Michael Turns

Personal information
- Full name: Michael Turns
- Born: 14 November 1990 (age 35) Sunderland, County Durham, England
- Nickname: Turnsy, Chris Evans
- Batting: Right-handed
- Bowling: Right-arm medium

Domestic team information
- 2011: Loughborough MCCU
- 2009–present: Northumberland

Career statistics
| Competition | First-class |
| Matches | 2 |
| Runs scored | 120 |
| Batting average | 60.00 |
| 100s/50s | –/1 |
| Top score | 80 |
| Balls bowled | 144 |
| Wickets | 3 |
| Bowling average | 36.00 |
| 5 wickets in innings | – |
| 10 wickets in match | – |
| Best bowling | 1/22 |
| Catches/stumpings | 2/– |
- Source: Cricinfo, 15 August 2011

= Michael Turns =

English cricketer

Michael Turns (born 14 November 1990) is an English cricketer. Turns is a right-handed batsman who bowls right-arm medium pace. He was born in Sunderland, County Durham.

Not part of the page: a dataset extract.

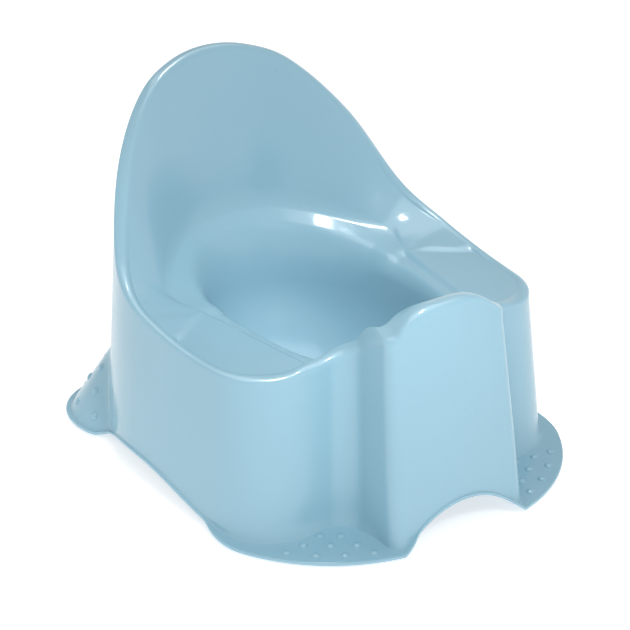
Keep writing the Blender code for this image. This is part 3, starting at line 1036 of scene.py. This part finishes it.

Turns made his debut for Northumberland in the 2009 Minor Counties Championship against Bedfordshire. He had made six further appearances to date for Northumberland. While studying for his degree in Sport and Exercise Science at Loughborough University, Turns made his first-class debut for Loughborough MCCU against Leicestershire in 2011. He has made a further first-class appearance against Kent. His two first-class appearances have so far seen him score 120 runs at an average of 60.00, with a high score of 80. With the ball, he has taken 3 wickets at a bowling average of 36.00, with best figures of 1/22.